Un Bureau national du parti se tiendra mardi 17 septembre, et devrait être l’occasion de faire le bilan des différents dysfonctionnements identifiés par les lepénistes. Au lendemain des élections législatives, Jordan Bardella, reconnaissant une “défaite” qu’il était prêt à “assumer” a d’ailleurs chargé le député européen Aleksandar Nikolic de réaliser un audit des fédérations. “Il faut qu’on ait des profils qui tiennent la route, assure ce dernier. Car plus on approche du pouvoir, plus l’attention médiatique est démultipliée.” En clair : identifier les profils problématiques, ou reconnus comme responsables du choix des candidats à problème, pour que ces derniers puissent être écartés du dispositif. Un tiers des délégués départementaux devraient être renouvelés. Comme le rapporte le Nouvel Obs, une feuille de route a d’ores et déjà été présentée à Jordan Bardella, et préconise notamment la mise en place d’un nouvel échelon régional destiné à faciliter les échanges entre Paris et les territoires, ou la création d’un large dossier regroupant les informations essentielles sur les fédérations.

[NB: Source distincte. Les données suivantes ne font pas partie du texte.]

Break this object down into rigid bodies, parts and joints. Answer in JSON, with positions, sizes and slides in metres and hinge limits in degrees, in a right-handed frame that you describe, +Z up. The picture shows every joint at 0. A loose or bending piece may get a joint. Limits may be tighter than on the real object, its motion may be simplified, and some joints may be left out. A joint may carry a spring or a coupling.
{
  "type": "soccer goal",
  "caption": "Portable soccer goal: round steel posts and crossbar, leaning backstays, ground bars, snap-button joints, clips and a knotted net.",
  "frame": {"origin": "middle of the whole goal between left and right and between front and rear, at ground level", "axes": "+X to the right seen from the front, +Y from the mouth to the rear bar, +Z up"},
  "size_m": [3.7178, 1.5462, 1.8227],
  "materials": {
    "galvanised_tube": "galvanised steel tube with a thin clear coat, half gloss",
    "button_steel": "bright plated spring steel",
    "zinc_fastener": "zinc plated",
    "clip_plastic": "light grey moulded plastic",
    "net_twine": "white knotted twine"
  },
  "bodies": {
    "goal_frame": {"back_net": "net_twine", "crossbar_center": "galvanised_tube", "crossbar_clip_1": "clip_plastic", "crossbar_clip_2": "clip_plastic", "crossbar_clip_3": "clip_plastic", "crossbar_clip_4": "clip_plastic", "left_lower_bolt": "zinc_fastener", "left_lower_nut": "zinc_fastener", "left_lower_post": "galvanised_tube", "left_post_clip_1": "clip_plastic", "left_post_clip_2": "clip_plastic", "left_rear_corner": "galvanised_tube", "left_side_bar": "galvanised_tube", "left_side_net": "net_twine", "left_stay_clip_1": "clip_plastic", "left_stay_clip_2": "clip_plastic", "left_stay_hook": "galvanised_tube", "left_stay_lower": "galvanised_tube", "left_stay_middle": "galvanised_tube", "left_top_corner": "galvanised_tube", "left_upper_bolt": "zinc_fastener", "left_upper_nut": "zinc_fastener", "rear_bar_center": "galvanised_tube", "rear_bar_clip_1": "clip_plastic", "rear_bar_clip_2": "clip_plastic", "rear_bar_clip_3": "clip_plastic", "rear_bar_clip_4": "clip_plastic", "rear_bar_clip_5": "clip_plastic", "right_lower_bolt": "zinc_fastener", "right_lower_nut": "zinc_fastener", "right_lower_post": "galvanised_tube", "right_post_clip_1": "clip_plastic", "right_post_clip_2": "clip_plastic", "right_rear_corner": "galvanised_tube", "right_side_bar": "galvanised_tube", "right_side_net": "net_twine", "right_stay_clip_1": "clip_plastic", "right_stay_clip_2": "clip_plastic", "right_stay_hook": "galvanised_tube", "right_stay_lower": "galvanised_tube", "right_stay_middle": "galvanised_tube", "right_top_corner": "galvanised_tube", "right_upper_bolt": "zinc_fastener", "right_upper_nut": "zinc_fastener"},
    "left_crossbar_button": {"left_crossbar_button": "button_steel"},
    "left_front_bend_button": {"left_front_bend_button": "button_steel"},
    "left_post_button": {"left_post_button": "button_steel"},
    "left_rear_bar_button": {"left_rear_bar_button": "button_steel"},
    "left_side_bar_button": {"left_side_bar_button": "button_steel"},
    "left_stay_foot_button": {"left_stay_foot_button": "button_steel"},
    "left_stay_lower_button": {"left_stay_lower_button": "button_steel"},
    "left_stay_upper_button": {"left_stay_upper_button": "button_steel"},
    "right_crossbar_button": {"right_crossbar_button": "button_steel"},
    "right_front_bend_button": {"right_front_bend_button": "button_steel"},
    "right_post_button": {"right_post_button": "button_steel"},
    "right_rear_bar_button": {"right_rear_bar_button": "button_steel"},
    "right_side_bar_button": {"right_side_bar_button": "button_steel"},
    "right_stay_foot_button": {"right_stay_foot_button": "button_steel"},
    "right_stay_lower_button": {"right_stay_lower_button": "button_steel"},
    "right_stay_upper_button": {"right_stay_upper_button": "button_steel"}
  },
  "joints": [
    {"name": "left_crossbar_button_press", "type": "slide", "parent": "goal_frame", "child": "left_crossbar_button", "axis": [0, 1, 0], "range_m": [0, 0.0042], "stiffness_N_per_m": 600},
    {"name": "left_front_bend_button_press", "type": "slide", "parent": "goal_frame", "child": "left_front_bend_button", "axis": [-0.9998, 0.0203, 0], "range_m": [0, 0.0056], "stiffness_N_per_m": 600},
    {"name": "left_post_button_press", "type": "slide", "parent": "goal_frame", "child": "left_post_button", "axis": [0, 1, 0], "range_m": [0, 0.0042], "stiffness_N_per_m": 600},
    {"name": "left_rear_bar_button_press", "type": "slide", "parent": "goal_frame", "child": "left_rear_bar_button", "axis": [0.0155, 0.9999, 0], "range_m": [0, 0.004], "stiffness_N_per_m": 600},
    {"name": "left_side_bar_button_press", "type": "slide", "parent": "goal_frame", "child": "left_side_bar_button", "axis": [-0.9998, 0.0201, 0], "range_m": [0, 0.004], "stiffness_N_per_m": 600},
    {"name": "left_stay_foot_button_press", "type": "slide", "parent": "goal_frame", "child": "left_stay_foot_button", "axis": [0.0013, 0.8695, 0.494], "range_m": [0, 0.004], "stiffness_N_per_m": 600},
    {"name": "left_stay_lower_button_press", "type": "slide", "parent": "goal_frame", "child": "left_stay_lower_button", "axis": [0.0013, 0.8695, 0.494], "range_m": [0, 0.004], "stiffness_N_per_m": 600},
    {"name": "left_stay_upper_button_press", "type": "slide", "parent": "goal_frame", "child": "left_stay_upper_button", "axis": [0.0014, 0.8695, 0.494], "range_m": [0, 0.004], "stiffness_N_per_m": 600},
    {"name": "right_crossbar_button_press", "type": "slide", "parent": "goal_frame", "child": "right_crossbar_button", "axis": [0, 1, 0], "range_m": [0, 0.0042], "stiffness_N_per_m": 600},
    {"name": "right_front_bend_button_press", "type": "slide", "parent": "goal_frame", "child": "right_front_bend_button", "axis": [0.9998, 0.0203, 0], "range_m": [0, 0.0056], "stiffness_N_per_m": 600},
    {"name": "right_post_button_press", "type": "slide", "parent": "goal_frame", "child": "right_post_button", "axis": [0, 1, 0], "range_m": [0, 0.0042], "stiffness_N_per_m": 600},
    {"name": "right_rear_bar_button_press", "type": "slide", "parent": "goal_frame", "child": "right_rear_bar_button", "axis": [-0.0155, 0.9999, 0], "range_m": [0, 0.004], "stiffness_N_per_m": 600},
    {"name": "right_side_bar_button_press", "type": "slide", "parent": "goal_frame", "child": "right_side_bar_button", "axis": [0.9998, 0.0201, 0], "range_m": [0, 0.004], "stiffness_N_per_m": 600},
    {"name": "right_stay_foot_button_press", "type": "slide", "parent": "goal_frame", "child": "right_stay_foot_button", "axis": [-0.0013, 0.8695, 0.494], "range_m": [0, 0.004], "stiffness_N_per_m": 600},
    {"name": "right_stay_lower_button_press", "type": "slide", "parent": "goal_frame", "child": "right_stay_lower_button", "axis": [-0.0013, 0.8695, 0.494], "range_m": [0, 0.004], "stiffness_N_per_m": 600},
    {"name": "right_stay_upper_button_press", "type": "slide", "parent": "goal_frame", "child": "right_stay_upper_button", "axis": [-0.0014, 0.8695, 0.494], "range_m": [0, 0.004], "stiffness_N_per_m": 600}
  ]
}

Jordan Bardella pris pour cible
Misant sur une nouvelle dissolution de l’Assemblée nationale à l’été prochain, le parti d’extrême droite espère réussir à purger de ses rangs tous les profils problématiques et à former suffisamment de candidats potentiels pour ne pas subir le même revers qu’en juillet dernier. Mais pour certains cadres, le responsable de l’échec frontiste se trouve plutôt du côté de la direction du parti, et s’appelle Jordan Bardella. En privé, quelques élus dénoncent une “stratégie du fusible” débutée à l’été, avec l’éviction de Gilles Pennelle, discrètement sommé de démissionner de son poste de directeur général du parti. “Il a été le premier fusible d’une longue liste, déplore un cadre sous couvert d’anonymat. C’est très injuste de lâcher un collaborateur de longue date en rase campagne au lieu d’assumer sa responsabilité.”
D’autres vont plus loin, ciblant des erreurs qu’aurait commises l’eurodéputé au cours de la campagne. “Il est responsable de cette défaite, assure un lepéniste. Il a fait preuve de maladresse sur certains argumentaires, comme sur la question des binationaux, mais surtout, il s’est montré très arrogant, comme si la victoire était acquise d’avance et qu’il était déjà Premier ministre, cela nous a fait beaucoup de mal.”
Dans les fédérations, plusieurs cadres locaux craignant pour leur tête se plaignent de ne pas avoir été contactés par la direction du parti, condamnés à patienter jusqu’aux 14 et 15 septembre pour en savoir plus sur leur sort. Un frontiste abonde : “C’est la grande tradition du parti : ils vont arriver et découvrir publiquement et en direct qu’ils sont débarqués. C’est dommage, parce que c’est une humiliation inutile, et ça ne va pas arranger l’ambiance interne.” Et complète : “Avec Marine, au moins, un dialogue s’engageait toujours, là on n’a même pas droit à une discussion. Et surtout, on ferme notre gueule parce que dans ce parti il n’est jamais conseillé d’être trop franc.” Pas d’été indien donc, mais pour leur rentrée, il est probable que les frontistes n’échappent pas à un petit coup de chaud.